• EXCERPTED DATA:
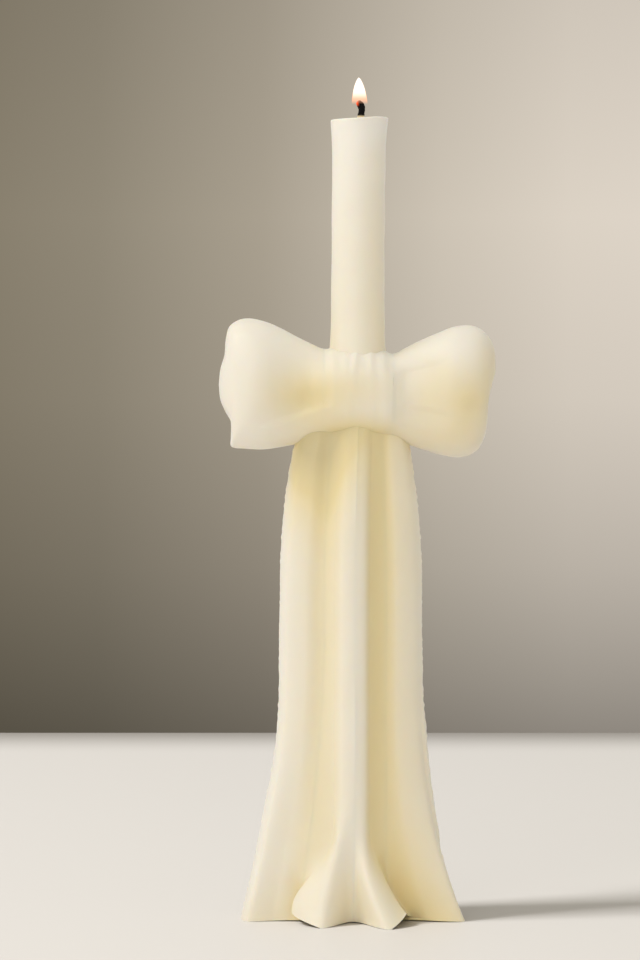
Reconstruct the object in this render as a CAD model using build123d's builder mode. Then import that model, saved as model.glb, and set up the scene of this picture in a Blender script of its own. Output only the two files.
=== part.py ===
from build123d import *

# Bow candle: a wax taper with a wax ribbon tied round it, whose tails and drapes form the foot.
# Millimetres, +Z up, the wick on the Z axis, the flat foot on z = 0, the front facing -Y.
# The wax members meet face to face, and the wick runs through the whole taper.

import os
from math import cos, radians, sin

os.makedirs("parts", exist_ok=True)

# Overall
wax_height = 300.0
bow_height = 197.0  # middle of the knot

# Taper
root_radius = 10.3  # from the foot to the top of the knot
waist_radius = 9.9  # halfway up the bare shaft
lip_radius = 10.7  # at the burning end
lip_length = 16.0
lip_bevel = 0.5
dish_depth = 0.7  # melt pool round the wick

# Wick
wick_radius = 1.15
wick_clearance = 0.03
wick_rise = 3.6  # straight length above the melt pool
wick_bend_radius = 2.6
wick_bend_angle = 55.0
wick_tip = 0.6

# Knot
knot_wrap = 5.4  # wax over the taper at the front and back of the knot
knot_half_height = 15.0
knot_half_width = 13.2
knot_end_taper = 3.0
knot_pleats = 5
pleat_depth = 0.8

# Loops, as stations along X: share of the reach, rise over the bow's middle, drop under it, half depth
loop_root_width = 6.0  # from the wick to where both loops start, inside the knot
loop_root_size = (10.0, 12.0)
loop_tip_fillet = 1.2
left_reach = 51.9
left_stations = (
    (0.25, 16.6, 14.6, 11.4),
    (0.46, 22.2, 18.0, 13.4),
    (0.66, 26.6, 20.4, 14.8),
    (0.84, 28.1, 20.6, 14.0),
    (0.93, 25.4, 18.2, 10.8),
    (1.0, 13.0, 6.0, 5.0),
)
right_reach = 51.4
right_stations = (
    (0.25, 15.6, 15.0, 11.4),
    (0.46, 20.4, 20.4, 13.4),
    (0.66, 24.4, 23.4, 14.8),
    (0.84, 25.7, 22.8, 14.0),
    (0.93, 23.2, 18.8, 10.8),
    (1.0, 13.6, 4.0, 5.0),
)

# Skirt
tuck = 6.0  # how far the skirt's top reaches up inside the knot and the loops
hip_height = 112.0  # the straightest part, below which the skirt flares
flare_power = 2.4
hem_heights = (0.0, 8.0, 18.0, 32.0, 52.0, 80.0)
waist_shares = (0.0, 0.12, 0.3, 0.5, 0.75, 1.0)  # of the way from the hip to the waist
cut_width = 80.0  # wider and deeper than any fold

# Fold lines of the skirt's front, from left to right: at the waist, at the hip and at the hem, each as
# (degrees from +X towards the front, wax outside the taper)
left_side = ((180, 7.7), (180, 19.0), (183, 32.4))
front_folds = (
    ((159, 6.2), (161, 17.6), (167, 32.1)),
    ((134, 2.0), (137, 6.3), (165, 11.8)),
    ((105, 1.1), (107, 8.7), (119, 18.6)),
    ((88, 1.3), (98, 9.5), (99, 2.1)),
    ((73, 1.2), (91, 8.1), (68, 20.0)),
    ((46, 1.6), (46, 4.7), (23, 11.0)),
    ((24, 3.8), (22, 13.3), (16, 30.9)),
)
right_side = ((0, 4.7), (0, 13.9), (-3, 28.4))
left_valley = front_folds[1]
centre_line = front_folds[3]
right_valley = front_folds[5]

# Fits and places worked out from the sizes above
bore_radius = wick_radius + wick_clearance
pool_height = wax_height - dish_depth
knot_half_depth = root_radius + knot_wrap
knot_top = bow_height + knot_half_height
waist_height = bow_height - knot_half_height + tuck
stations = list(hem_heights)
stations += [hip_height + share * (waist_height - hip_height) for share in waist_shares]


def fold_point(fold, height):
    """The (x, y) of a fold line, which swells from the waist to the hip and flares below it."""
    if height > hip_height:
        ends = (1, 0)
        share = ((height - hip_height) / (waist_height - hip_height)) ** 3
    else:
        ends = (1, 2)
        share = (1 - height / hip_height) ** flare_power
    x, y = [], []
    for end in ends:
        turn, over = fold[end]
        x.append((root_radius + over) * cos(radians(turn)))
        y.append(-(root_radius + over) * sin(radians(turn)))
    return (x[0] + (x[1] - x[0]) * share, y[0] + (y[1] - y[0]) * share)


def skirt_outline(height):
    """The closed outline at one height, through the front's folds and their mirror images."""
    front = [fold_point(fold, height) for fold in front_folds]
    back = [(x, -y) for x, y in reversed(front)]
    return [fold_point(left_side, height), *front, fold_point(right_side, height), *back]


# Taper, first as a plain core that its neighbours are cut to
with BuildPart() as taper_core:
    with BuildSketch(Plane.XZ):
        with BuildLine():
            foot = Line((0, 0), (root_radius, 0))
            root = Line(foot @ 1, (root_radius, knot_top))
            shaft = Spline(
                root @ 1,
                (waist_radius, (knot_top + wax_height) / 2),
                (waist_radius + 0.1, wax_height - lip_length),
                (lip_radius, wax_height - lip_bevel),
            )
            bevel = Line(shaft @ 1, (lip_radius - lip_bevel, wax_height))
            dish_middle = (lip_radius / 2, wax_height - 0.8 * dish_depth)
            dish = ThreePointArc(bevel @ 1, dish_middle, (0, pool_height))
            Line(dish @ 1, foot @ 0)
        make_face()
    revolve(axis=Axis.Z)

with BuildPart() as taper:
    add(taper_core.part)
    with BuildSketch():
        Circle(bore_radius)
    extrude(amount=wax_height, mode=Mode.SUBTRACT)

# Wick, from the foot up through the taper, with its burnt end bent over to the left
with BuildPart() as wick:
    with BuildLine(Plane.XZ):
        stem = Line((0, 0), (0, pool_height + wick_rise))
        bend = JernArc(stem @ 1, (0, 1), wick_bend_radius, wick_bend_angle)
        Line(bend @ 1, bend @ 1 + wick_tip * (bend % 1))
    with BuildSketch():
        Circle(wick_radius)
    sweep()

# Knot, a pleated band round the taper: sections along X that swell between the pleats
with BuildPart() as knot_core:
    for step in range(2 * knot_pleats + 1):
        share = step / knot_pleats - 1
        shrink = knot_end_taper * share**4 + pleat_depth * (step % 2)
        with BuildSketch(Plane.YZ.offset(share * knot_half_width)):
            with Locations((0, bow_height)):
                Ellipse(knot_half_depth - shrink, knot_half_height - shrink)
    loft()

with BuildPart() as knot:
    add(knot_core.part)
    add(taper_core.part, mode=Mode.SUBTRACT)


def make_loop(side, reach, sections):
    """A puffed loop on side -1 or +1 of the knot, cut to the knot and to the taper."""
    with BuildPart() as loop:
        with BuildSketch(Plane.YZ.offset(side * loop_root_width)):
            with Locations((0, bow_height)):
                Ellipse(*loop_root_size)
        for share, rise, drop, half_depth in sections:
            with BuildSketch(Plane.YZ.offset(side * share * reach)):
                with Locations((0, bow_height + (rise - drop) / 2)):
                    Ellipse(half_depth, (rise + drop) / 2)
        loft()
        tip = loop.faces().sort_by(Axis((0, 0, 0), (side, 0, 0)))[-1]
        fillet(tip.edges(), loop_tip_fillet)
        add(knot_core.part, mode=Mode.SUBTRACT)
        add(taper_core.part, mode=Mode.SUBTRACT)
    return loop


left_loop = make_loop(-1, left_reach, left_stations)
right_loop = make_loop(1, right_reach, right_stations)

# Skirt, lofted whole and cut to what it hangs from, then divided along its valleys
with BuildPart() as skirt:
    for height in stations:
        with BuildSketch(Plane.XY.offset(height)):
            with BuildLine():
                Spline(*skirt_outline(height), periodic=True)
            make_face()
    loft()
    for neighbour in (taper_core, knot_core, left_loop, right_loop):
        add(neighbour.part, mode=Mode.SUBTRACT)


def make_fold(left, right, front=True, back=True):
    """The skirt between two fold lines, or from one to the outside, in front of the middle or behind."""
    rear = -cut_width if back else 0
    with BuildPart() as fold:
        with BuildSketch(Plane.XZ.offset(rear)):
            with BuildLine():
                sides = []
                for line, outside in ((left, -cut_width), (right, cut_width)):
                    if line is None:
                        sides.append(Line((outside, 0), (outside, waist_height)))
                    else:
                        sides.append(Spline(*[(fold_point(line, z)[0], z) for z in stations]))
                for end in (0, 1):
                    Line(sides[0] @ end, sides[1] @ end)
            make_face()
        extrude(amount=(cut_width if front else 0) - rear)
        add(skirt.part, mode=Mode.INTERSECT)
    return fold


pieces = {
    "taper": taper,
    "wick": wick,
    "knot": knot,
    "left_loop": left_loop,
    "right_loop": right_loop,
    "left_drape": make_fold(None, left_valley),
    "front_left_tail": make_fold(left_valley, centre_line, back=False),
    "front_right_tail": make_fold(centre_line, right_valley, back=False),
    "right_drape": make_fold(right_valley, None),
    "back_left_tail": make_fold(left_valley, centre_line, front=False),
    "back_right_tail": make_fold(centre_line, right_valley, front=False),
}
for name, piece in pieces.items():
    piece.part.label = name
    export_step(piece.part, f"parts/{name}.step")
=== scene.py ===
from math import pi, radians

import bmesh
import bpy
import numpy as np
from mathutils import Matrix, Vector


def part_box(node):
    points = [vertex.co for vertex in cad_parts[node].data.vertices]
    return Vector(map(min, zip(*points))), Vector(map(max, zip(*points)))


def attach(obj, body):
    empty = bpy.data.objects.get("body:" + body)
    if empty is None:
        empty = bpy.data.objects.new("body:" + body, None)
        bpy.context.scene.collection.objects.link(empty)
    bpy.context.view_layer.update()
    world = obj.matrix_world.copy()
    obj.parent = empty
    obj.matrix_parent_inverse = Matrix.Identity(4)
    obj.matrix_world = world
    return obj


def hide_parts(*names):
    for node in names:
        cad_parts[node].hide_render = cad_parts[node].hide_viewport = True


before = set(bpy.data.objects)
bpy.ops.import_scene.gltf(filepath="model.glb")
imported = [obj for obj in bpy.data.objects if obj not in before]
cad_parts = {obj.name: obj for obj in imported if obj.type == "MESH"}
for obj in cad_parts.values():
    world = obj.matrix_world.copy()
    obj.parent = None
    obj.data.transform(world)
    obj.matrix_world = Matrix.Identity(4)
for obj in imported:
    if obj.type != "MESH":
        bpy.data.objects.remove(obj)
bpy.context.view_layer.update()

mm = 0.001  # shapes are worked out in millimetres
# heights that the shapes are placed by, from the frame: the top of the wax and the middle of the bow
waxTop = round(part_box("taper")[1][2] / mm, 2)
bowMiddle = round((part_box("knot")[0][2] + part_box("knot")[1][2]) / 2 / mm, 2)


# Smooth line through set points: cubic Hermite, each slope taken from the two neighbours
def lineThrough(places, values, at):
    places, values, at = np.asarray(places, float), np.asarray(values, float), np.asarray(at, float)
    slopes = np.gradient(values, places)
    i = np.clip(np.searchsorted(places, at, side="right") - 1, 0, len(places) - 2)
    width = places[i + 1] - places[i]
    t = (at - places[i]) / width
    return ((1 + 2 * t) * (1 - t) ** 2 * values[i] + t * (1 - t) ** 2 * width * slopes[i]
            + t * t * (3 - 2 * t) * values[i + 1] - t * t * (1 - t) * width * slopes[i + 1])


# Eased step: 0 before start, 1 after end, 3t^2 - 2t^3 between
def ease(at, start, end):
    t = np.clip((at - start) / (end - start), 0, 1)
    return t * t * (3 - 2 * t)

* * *

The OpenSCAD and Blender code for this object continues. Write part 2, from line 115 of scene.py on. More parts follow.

• YOUR GOAL:
Return, unchanged, the run of lines above that opens with the line containing "for name, piece" and closes with the line containing "bpy.context.scene.collection.objects.link(empty)". Include both.

• RESPONSE TO THIS EXERCISE:
for name, piece in pieces.items():
    piece.part.label = name
    export_step(piece.part, f"parts/{name}.step")
=== scene.py ===
from math import pi, radians

import bmesh
import bpy
import numpy as np
from mathutils import Matrix, Vector


def part_box(node):
    points = [vertex.co for vertex in cad_parts[node].data.vertices]
    return Vector(map(min, zip(*points))), Vector(map(max, zip(*points)))


def attach(obj, body):
    empty = bpy.data.objects.get("body:" + body)
    if empty is None:
        empty = bpy.data.objects.new("body:" + body, None)
        bpy.context.scene.collection.objects.link(empty)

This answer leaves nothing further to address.